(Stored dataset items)
++++++
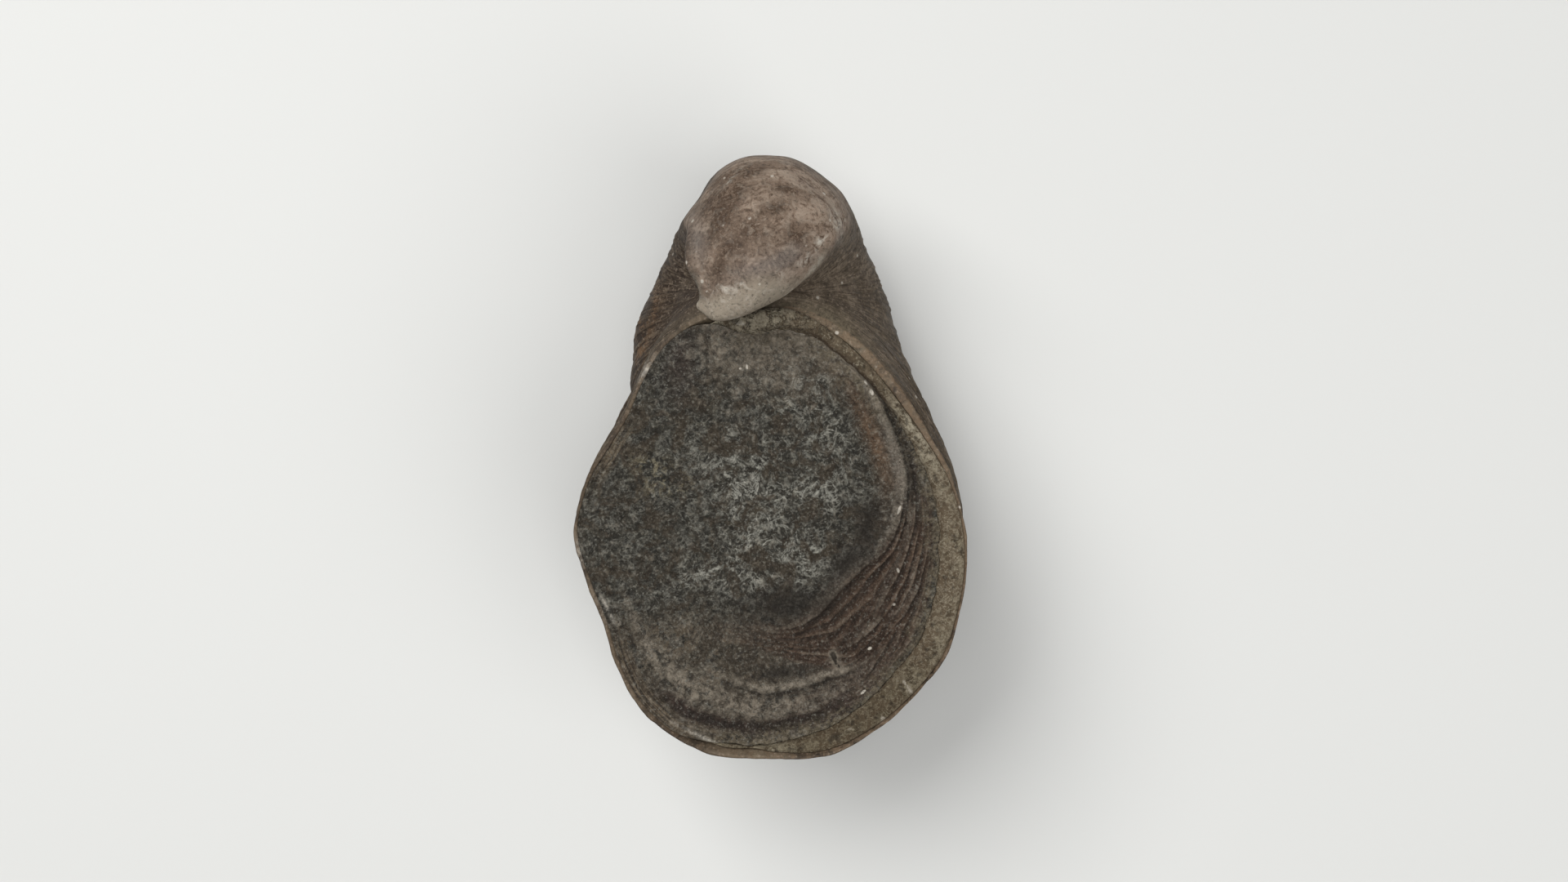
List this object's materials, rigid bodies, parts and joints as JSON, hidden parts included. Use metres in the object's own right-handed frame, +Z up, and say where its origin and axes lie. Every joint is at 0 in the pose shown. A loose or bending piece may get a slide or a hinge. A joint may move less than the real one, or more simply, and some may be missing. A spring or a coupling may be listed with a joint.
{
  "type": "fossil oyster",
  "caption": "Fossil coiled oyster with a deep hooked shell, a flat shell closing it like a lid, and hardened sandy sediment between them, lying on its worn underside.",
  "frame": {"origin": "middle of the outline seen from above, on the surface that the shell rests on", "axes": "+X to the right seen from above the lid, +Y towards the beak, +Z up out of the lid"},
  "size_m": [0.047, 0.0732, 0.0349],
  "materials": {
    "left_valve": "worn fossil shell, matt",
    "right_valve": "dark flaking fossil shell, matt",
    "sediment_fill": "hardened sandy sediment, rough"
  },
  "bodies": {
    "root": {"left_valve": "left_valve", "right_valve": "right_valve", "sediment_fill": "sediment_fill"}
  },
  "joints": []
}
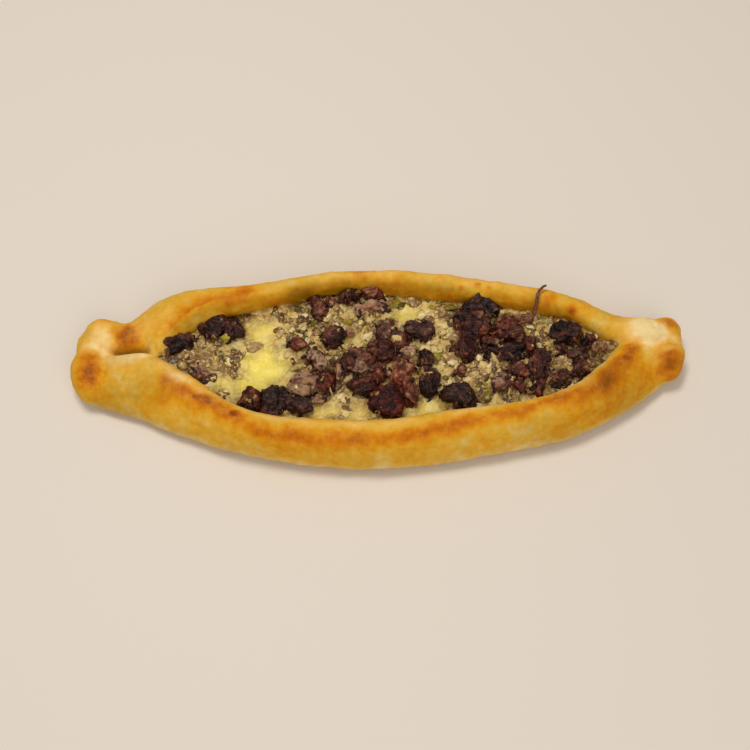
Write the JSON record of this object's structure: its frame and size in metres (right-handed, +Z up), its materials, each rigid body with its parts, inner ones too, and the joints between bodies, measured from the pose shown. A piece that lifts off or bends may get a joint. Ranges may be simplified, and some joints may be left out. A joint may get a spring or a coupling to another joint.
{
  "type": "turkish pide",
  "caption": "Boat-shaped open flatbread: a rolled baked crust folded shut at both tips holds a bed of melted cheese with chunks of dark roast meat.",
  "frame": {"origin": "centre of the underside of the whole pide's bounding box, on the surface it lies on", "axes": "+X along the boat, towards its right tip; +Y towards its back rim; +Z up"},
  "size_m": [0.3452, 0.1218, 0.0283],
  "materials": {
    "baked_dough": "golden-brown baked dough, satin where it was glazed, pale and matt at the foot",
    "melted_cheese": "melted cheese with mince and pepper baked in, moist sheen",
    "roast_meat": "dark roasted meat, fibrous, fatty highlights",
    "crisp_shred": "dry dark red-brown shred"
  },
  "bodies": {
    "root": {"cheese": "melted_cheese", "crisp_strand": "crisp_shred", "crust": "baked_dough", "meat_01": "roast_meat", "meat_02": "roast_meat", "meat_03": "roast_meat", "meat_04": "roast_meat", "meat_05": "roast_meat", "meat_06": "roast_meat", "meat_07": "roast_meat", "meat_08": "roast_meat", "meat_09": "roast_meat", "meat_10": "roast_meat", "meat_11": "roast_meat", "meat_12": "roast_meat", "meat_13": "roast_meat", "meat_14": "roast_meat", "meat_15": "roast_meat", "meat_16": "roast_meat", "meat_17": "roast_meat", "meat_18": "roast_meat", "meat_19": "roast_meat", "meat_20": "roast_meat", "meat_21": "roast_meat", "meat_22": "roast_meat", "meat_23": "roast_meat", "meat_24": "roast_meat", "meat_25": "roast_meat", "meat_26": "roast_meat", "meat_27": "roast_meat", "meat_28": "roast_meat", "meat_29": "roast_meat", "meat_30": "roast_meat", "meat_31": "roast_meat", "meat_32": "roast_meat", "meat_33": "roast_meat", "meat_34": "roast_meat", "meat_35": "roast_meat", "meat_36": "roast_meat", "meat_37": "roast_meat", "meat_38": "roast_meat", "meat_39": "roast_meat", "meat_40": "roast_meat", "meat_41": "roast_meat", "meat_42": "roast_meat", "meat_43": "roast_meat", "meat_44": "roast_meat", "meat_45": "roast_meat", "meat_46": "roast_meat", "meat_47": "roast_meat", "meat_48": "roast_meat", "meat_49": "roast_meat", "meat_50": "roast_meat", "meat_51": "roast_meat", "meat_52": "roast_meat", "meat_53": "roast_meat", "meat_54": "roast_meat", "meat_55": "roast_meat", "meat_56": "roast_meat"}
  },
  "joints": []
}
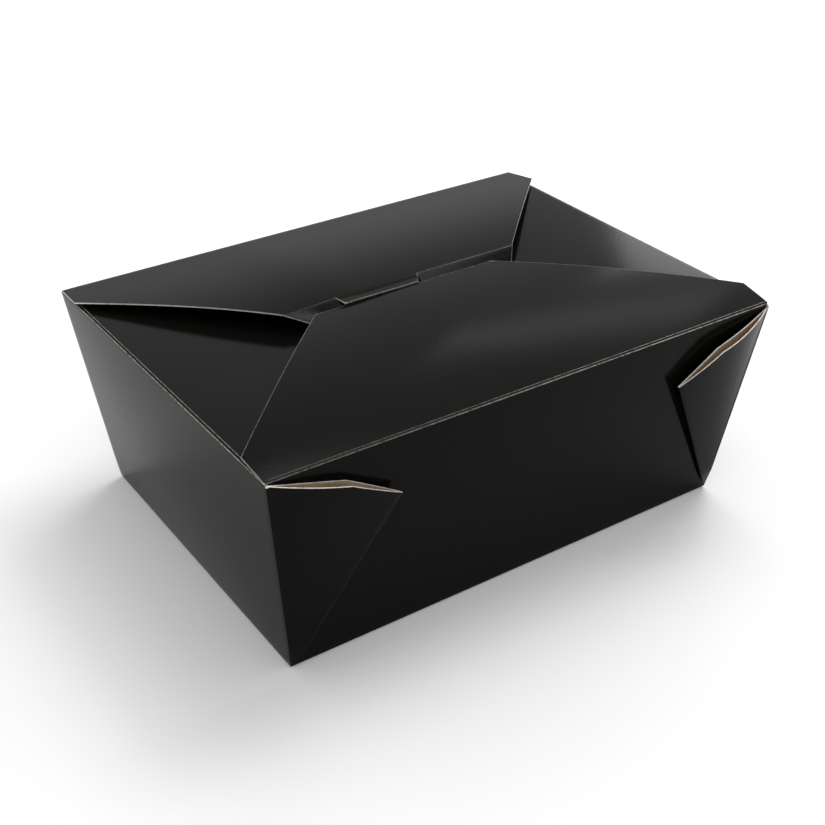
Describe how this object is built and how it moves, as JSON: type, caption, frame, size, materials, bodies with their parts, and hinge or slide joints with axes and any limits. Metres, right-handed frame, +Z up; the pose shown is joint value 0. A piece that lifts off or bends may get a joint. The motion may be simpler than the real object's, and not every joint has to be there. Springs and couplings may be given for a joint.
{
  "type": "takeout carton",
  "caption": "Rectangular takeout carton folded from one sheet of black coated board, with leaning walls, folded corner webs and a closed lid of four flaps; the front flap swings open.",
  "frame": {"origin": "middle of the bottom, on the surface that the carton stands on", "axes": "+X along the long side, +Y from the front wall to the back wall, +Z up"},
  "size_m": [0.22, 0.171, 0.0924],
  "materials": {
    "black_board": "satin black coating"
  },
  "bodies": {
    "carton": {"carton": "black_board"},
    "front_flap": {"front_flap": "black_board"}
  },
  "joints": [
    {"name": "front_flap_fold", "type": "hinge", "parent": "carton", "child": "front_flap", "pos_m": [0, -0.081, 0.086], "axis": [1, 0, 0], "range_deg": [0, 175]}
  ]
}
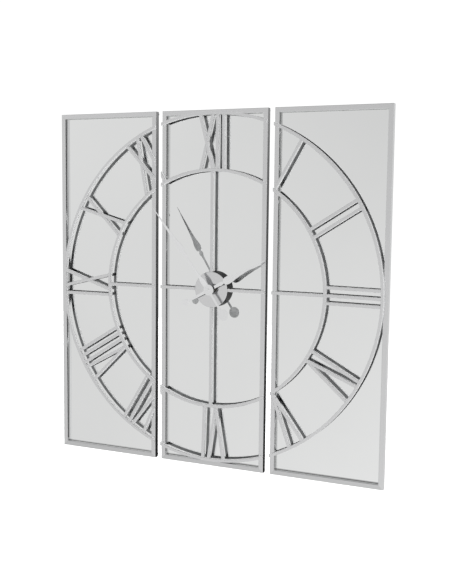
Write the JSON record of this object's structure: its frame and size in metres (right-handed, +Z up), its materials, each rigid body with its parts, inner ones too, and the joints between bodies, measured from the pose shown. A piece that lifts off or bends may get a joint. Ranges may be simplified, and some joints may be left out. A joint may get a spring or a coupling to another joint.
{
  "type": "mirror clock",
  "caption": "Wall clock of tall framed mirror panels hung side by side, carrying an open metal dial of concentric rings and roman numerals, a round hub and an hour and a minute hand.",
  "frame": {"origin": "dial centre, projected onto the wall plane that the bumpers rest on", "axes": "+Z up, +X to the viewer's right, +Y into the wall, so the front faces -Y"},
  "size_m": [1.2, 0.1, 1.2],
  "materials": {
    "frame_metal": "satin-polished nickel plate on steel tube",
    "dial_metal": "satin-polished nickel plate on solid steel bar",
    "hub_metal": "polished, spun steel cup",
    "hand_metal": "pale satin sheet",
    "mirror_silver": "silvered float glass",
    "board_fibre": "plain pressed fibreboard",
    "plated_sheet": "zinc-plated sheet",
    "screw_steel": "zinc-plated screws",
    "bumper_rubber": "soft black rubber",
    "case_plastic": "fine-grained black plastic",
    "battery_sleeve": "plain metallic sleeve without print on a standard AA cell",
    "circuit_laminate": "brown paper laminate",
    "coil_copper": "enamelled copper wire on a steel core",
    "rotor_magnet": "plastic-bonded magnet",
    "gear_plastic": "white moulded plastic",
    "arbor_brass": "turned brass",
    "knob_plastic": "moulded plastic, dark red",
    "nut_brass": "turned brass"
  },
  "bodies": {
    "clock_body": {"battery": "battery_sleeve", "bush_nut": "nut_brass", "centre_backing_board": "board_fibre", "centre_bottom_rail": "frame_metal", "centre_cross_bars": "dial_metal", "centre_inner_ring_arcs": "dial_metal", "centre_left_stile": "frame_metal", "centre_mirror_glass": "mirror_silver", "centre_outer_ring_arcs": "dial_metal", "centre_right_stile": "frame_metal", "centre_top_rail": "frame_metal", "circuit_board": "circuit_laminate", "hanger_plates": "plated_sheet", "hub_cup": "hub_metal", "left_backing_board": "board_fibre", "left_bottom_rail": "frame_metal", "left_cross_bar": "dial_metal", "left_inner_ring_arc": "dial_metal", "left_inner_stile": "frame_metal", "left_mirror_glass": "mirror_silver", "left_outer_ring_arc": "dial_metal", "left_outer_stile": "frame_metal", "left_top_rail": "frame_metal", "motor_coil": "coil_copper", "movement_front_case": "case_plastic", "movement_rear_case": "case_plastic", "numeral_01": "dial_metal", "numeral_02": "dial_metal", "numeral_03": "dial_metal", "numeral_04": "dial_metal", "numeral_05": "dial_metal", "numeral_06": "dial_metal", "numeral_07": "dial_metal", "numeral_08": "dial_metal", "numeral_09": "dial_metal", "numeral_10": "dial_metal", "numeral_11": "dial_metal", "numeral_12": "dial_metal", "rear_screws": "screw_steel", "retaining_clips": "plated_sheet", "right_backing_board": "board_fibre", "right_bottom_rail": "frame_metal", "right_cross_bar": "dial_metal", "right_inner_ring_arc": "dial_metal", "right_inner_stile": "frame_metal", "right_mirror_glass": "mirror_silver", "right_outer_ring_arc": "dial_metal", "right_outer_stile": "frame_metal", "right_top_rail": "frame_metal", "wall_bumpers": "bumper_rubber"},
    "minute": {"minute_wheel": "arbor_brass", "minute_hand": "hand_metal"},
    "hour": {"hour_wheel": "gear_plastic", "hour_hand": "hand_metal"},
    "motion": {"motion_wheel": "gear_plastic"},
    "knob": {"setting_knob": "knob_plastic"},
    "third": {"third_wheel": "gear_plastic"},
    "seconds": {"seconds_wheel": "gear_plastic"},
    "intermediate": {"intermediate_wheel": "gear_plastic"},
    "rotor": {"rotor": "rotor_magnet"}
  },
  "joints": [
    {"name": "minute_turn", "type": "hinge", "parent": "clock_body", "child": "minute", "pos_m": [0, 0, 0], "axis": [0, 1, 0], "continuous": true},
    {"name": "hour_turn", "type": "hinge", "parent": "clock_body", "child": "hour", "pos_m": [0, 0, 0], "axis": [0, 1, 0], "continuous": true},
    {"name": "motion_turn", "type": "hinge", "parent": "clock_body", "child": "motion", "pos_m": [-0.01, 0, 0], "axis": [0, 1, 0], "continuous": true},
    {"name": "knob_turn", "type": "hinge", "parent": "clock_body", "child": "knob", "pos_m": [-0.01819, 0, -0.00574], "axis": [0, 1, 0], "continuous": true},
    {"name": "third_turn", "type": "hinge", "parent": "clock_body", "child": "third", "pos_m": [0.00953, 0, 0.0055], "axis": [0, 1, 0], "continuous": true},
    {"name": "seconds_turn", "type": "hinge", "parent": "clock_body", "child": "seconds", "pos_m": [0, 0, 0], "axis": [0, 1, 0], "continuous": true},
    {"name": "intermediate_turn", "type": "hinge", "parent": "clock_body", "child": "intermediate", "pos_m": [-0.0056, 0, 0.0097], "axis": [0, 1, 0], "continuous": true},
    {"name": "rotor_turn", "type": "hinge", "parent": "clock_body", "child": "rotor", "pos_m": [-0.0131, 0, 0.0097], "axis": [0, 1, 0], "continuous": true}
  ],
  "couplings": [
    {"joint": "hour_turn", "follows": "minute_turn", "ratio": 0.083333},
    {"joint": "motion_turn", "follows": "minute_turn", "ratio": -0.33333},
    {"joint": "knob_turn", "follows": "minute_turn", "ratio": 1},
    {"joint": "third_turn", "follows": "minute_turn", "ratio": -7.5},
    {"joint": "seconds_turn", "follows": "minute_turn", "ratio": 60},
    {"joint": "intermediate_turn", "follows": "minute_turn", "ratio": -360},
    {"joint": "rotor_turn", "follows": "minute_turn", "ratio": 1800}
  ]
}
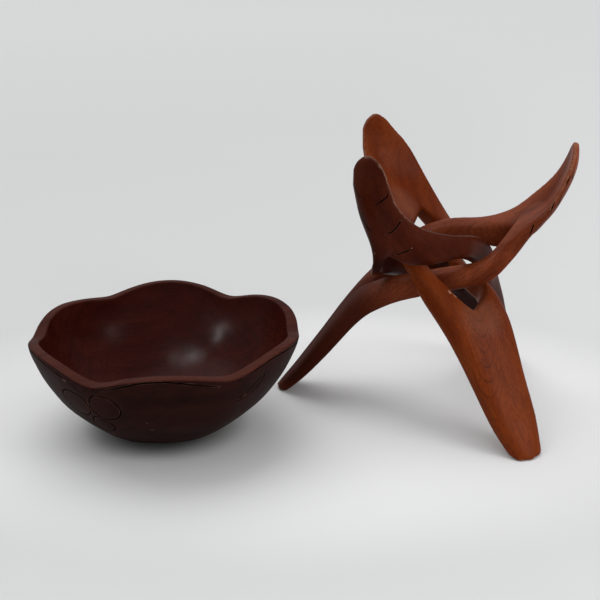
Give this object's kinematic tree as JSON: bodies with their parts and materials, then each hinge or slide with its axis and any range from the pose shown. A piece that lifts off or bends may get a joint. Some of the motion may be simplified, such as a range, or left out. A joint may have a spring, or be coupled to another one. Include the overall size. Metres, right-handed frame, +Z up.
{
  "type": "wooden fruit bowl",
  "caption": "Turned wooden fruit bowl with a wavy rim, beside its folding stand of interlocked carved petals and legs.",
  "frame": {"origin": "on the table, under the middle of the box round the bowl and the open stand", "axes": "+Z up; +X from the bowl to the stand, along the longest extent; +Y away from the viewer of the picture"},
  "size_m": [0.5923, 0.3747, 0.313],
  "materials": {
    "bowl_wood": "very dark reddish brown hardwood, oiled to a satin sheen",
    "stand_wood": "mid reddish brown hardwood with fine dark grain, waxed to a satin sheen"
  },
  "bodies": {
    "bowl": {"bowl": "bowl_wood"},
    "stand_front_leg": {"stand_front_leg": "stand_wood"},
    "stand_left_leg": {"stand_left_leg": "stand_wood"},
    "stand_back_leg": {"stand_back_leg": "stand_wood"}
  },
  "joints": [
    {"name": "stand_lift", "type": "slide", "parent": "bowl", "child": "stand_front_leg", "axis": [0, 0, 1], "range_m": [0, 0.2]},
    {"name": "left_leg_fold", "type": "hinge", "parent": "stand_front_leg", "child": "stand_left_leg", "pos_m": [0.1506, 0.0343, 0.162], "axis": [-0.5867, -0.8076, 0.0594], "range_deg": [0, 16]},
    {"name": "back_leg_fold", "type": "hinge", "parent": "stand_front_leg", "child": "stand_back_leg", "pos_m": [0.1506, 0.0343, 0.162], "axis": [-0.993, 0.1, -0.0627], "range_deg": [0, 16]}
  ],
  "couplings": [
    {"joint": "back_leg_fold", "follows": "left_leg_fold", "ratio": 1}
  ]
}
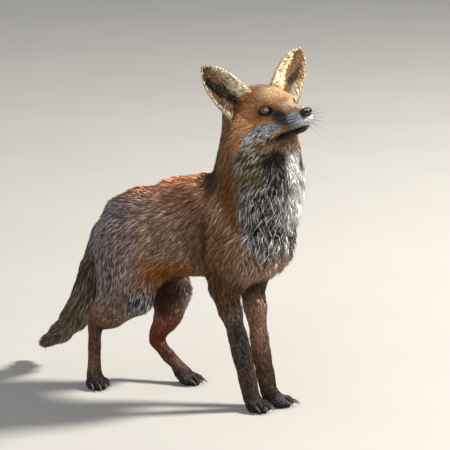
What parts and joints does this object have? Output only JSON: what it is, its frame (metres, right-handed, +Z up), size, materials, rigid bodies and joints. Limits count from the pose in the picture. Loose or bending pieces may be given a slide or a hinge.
++++++
__AIM OF THE TASK__
Starting with the line that contains "Give this object's", return each line through the last one of the data above, exactly as written and nothing more.

__OUTPUT__
Give this object's kinematic tree as JSON: bodies with their parts and materials, then each hinge or slide with its axis and any range from the pose shown. A piece that lifts off or bends may get a joint. Some of the motion may be simplified, such as a range, or left out. A joint may have a spring, or be coupled to another one. Include the overall size. Metres, right-handed frame, +Z up.
{
  "type": "wooden fruit bowl",
  "caption": "Turned wooden fruit bowl with a wavy rim, beside its folding stand of interlocked carved petals and legs.",
  "frame": {"origin": "on the table, under the middle of the box round the bowl and the open stand", "axes": "+Z up; +X from the bowl to the stand, along the longest extent; +Y away from the viewer of the picture"},
  "size_m": [0.5923, 0.3747, 0.313],
  "materials": {
    "bowl_wood": "very dark reddish brown hardwood, oiled to a satin sheen",
    "stand_wood": "mid reddish brown hardwood with fine dark grain, waxed to a satin sheen"
  },
  "bodies": {
    "bowl": {"bowl": "bowl_wood"},
    "stand_front_leg": {"stand_front_leg": "stand_wood"},
    "stand_left_leg": {"stand_left_leg": "stand_wood"},
    "stand_back_leg": {"stand_back_leg": "stand_wood"}
  },
  "joints": [
    {"name": "stand_lift", "type": "slide", "parent": "bowl", "child": "stand_front_leg", "axis": [0, 0, 1], "range_m": [0, 0.2]},
    {"name": "left_leg_fold", "type": "hinge", "parent": "stand_front_leg", "child": "stand_left_leg", "pos_m": [0.1506, 0.0343, 0.162], "axis": [-0.5867, -0.8076, 0.0594], "range_deg": [0, 16]},
    {"name": "back_leg_fold", "type": "hinge", "parent": "stand_front_leg", "child": "stand_back_leg", "pos_m": [0.1506, 0.0343, 0.162], "axis": [-0.993, 0.1, -0.0627], "range_deg": [0, 16]}
  ],
  "couplings": [
    {"joint": "back_leg_fold", "follows": "left_leg_fold", "ratio": 1}
  ]
}
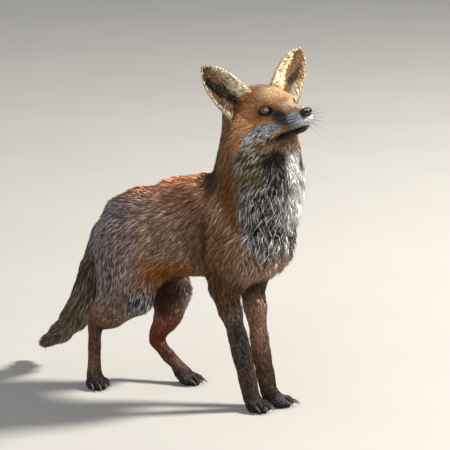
What parts and joints does this object have? Output only JSON: what it is, its frame (metres, right-handed, +Z up), size, materials, rigid bodies and joints. Limits count from the pose in the picture. Loose or bending pieces may be given a slide or a hinge.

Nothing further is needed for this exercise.